Where Nordsjaelland has placed its emphasis on youth, Midtjylland has sought to find an edge through its use of data and analytics. Nordsjaelland plays a soccer influenced by Hjulmand’s idols, Pep Guardiola and Johan Cruyff, while Midtjylland is, in Ankersen’s words, more traditionally Danish: intense, high-pressing, effective at set pieces.
These are all, though, surface differences; at heart, both teams are driven by a desire to innovate. That has had an immediate impact on the Superliga, Denmark’s top division, which in Laursen’s eyes is now an “extremely competitive” environment.
“It may not be a top-five league in Europe, and it might be outside the top 10, but I think a lot of people are surprised by how good it is,” Laursen said. (In one analysis of the relative strengths of Europe’s domestic competitions by a leading Premier League team, Denmark placed not far below the Netherlands in terms of quality.)
That has been a boon for Hjulmand, and for the national team. The coach has been able not only to borrow ideas from his alma mater, Nordsjaelland, but to pick the brains of the staff at Midtjylland, too. “There is no formal link,” said Berg, the Midtjylland data analysis executive. “But it is a small country. Everyone knows everyone else. We met with him a few months ago, and talked to him about the work we are doing.”
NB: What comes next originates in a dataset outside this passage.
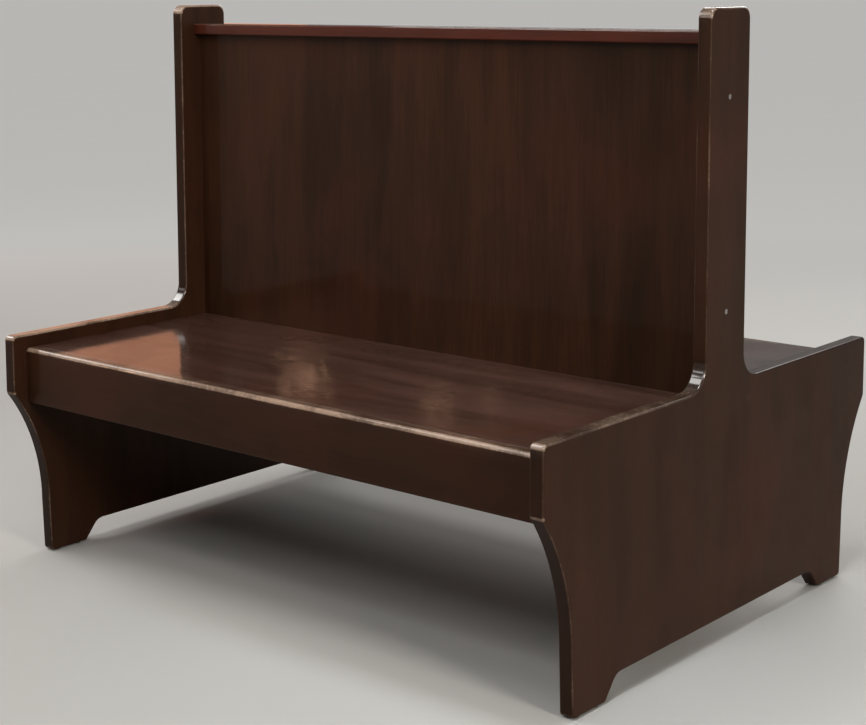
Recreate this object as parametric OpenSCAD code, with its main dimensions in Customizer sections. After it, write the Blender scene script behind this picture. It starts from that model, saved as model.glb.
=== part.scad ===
// Double-sided wooden restaurant booth: two seats back to back between two shaped end panels.
// X runs along the seats, Y from the front seat to the rear seat, Z up from the floor.
// The origin is on the floor, under the middle of the booth. All sizes are millimetres.

/* [Overall] */
// Length over the two end panels
overall_length = 1400; // [1000:10:1800]
// Depth over the arms, from front to rear
overall_depth = 1140; // [1040:10:1300]
// Height from the floor to the top of the posts
overall_height = 1180; // [1080:10:1400]

/* [End panels] */
// Thickness of each end panel
end_thick = 28; // [26:1:40]
// Height of the arms above the floor
arm_height = 491; // [476:1:520]
// Depth of the post that rises above the arms
post_depth = 138; // [110:2:180]
// Radius of the top corners of the post
post_corner_r = 20; // [4:1:30]
// Radius of the hollow where an arm meets the post
post_fillet_r = 50; // [20:1:80]
// Radius of the upper corner of an arm
arm_corner_r = 10; // [2:1:14]

/* [Legs and feet] */
// Height of the straight front edge of an arm
nose_height = 124; // [110:1:150]
// Radius of the corner under that edge
nose_corner_r = 12; // [4:1:30]
// Radius of the hollow curve of a leg
leg_curve_r = 410; // [340:10:500]
// Distance that a leg stands back from the edge of its arm
leg_setback = 85; // [60:1:110]
// Further distance that the leg has drawn back at the floor
leg_taper = 4; // [0:1:10]
// Length of a foot along the floor
foot_length = 97; // [84:1:130]
// Radius of the lower corners of a foot
foot_corner_r = 8; // [3:1:10]
// Height of the arch between the feet
arch_height = 44; // [38:1:80]
// Slope of the ends of the arch, in degrees from the floor
arch_slope = 50; // [40:1:60]
// Radius of the upper corners of the arch
arch_r = 30; // [15:1:34]

/* [Back] */
// Thickness of the back panel
back_thick = 20; // [18:1:30]
// Depth of the housings in the end panels that hold the back panel
back_housing = 6; // [3:1:10]
// Depth of the rail that caps the back panel
rail_depth = 58; // [44:1:90]
// Height of the rail
rail_height = 25; // [18:1:40]
// Distance from the top of the posts down to the rail
rail_drop = 42; // [25:1:80]
// Depth of the groove under the rail
rail_groove = 8; // [4:1:12]
// Radius of the long edges of the rail
rail_edge_r = 4; // [1:1:8]

/* [Seats] */
// Height of the seats above the floor
seat_height = 462; // [440:1:470]
// Thickness of a seat board
seat_thick = 22; // [18:1:30]
// Height of an apron
apron_height = 118; // [95:1:140]
// Thickness of an apron
apron_thick = 25; // [18:1:32]
// Distance from the edge of the arms back to the face of an apron
apron_inset = 36; // [10:1:50]
// Radius of the upper outer edge of an apron
apron_nose_r = 6; // [2:1:12]
// Radius of the lower outer edge of an apron
apron_foot_r = 3; // [1:1:8]

/* [Framing under the seats] */
// Width of the cleats under the ends of a seat
cleat_width = 25; // [20:1:35]
// Height of the cleats and of the ledgers
cleat_height = 40; // [34:1:50]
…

The increased competition has helped his players, too. Major European teams are more likely to recruit from leagues they deem to offer a good test of a player’s ability; Denmark is now a prime market. Only four members of Hjulmand’s squad still play on home soil — the vast majority play, and play regularly, in one of Europe’s top five leagues.
That combination of luck and effort and ideas and circumstance is not, perhaps, the sort of straightforward explanation that soccer cherishes, the one that makes any and all success feel natural, logical, somehow written in the stars. But it is fitting. What has brought Denmark to the quarterfinals is not one thing, one team, but a combination of them, the complex interplay between them. And, in the end, that might even be better: This way, the pride does not belong to one person, or one club, but to everyone.